Despite the great potential that cold environments hold for revealing diverse products and processes which may have numerous industrial applications, our knowledge from cold-adapted organisms remains limited. Moreover, as pharmaceutical concerns for new products arise, biological tools are increasingly replacing old means of processing materials and even show promise to meet societal needs. It is imperative that we continue investigating ways in which natural products can offer economic alternatives to the traditional processes (Margesin 2008).

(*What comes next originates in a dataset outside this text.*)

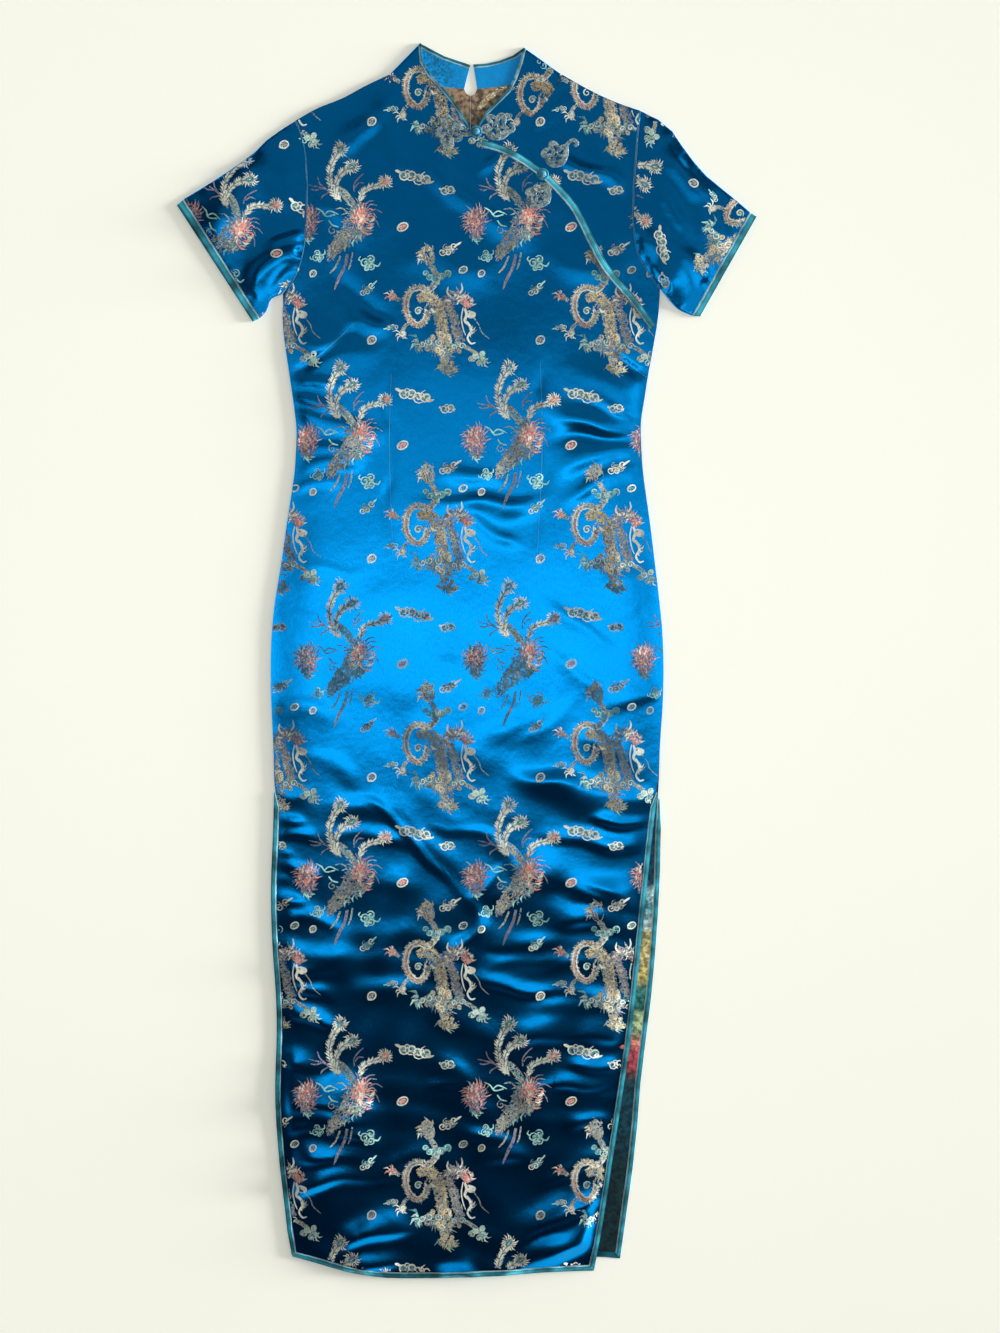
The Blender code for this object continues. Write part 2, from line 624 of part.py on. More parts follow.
def coil_path(coil: Coil, knot: Vector, low: float, high: float) -> list[Vector]:
    """Return a flower's cord: a petalled spiral round its middle, then a stem to the loop.

    The spiral ends where its own direction points at the knot, so the stem leaves it smoothly.
    """
    centre = Vector((coil.x, coil.y, 0.0)) * MM
    toward = (knot - centre).normalized()
    heading = math.atan2(toward.y, toward.x)
    outer = coil.radius * MM - CORD_RADIUS
    pitch = 2 * CORD_RADIUS + COIL_GAP
    turns = (outer - COIL_START) / pitch
    steps = round(turns * COIL_STEPS)
    path = []
    for i in range(steps + 1):
        back = (steps - i) / steps * turns
        radius = outer - back * pitch
        petal = PETAL_DEPTH * (radius * math.cos(PETALS * math.tau * back) - outer)
        angle = heading - math.tau * back - math.tau / 4
        path.append(centre + Vector((math.cos(angle), math.sin(angle), 0.0)) * (radius + petal))
    stop = knot - toward * (KNOT_RADIUS + 2 * SEAM + 3 * CORD_RADIUS)
    shoulder = path[-1] + toward * (stop - path[-1]).dot(toward) * 0.4
    rest = evenly([path[-1], shoulder, stop], STEM_POINTS)[1:]
    path = [lifted(point, low) for point in path]
    for i, point in enumerate(rest):
        path.append(lifted(point, low + (high - low) * smooth(0.2, 0.9, (i + 1) / len(rest))))
    return path


def cord(name: str, path: list[Vector], ring: bool = False) -> None:
    """Make a length of frog cord along a path."""
    curve = bpy.data.curves.new(name, "CURVE")
    curve.dimensions = "3D"
    curve.bevel_depth = CORD_RADIUS
    curve.bevel_resolution = 1
    curve.use_fill_caps = not ring
    spline = curve.splines.new("POLY")
    spline.points.add(len(path) - 1)
    for point, place in zip(spline.points, path):
        point.co = (*place, 1.0)
    spline.use_cyclic_u = ring
    obj = bpy.data.objects.new(name, curve)
    DRESS.objects.link(obj)
    colour(obj, CORD)


def make_frog(frog: Frog) -> None:
    """Make a frog: two coiled flowers, a knot between them and the loop round the knot."""
    knot = mm(frog.knot)
    low = FRONT_TOP + SEAM + CORD_RADIUS
    high = frog.rests_at + SEAM + CORD_RADIUS
    for side, coil in zip(("a", "b"), frog.flowers):
        cord(f"frog_{frog.name}_flower_{side}", coil_path(coil, knot, low, high))
    reach = KNOT_RADIUS + SEAM + CORD_RADIUS
    loop = []
    for i in range(LOOP_POINTS):
        angle = math.tau * i / LOOP_POINTS
        loop.append(knot + Vector((reach * math.cos(angle), reach * math.sin(angle), high)))
    cord(f"frog_{frog.name}_loop", loop, ring=True)
    bm = bmesh.new()
    bmesh.ops.create_uvsphere(bm, u_segments=12, v_segments=8, radius=KNOT_RADIUS)
    bmesh.ops.scale(bm, vec=(1.0, 1.0, KNOT_SQUASH), verts=bm.verts)
    centre = lifted(knot, frog.rests_at + SEAM + KNOT_RADIUS * KNOT_SQUASH)
    bmesh.ops.translate(bm, vec=centre, verts=bm.verts)
    mesh = bpy.data.meshes.new(f"frog_{frog.name}_knot")
    bm.to_mesh(mesh)
    bm.free()
    mesh.shade_smooth()
    obj = bpy.data.objects.new(mesh.name, mesh)
    DRESS.objects.link(obj)
    colour(obj, CORD)


for old in list(bpy.context.scene.objects):
    bpy.data.objects.remove(old, do_unlink=True)
DRESS = bpy.data.collections.new("cheongsam_dress")
bpy.context.scene.collection.children.link(DRESS)

make_back()
make_front()
for end in ("left", "right"):
    make_sleeve(end)
    make_collar(end)
for panel in ("front", "back"):
    make_bindings(panel)
make_piping()
for fastening in FROGS:
    make_frog(fastening)
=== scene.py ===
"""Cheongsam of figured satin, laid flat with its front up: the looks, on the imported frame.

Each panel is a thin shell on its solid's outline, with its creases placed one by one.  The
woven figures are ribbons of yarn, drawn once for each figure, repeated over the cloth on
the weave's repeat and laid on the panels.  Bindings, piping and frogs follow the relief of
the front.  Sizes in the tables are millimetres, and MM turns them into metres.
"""

import logging
import math
import random
from dataclasses import dataclass, field
from enum import Enum

import bmesh
import bpy
import numpy as np
from mathutils import Matrix, Vector
from mathutils.bvhtree import BVHTree
from mathutils.kdtree import KDTree


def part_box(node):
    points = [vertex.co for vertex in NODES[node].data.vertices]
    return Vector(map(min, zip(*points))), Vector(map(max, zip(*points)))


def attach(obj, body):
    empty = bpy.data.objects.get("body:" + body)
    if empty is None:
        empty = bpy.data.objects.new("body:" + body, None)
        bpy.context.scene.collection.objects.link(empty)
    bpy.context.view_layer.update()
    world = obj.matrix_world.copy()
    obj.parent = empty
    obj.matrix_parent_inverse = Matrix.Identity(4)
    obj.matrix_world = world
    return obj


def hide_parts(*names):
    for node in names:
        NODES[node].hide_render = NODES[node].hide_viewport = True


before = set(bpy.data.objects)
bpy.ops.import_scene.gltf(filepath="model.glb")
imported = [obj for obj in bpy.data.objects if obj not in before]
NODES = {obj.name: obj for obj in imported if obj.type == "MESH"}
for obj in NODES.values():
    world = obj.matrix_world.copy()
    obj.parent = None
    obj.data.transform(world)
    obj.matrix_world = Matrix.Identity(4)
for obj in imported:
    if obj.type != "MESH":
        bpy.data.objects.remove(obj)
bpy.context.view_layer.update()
LOG = logging.getLogger("cheongsam")

MM = 0.001
CLOTH = 1.2 * MM  # wall of a panel, with its backing
SEAM = 0.3 * MM  # between layers
UPPER = CLOTH + SEAM  # underside of the front where it lies flat
FRONT_TOP = UPPER + CLOTH
MERGE = 0.02 * MM  # a CAD node's loose triangles are joined within this
YARN_LIFT = 0.16 * MM  # lowest layer of a woven figure over the cloth
YARN_STEP = 0.05 * MM  # between the layers of a figure
UNDER_SHARE = 0.6  # how much of that the figures stand out on the side that rests on the floor
SHARP = 0.75  # edges that turn by more than this many radians are left sharp
PROBE = 50 * MM  # height from which a point is dropped on a panel
GOLDEN_ANGLE = 2.39996  # radians between places that fill an oval evenly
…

In the present study, 326 bacteria were identified by 16S rRNA gene sequencing and 45 may represent unknown species. A deeper taxonomic survey is further necessary to fully characterize those isolates that were not clustered with recognized species in the phylogenetic trees (ESM). Results of antimicrobial, antiproliferative, and antiparasitic substance screening demonstrated that there is an untapped wealth in Antarctic environments for bioprospecting compounds with pharmaceutical potential application (O’Brien et al. 2004; Rojas et al. 2009). However, the small number of antibiotic-producing isolates obtained and the weakness of their inhibition halos corroborated previous findings suggesting that cold-loving bacteria from Antarctica are not as good as their relatives from mesophilic environments for antimicrobial prospecting (Kennedy et al. 2009; Romanenko et al. 2013). Nonetheless, antiproliferative and antiparasitic results observed are promising and further work is needed to elucidate the structure of the bioactive molecule produced by Pseudomonas sp. 99.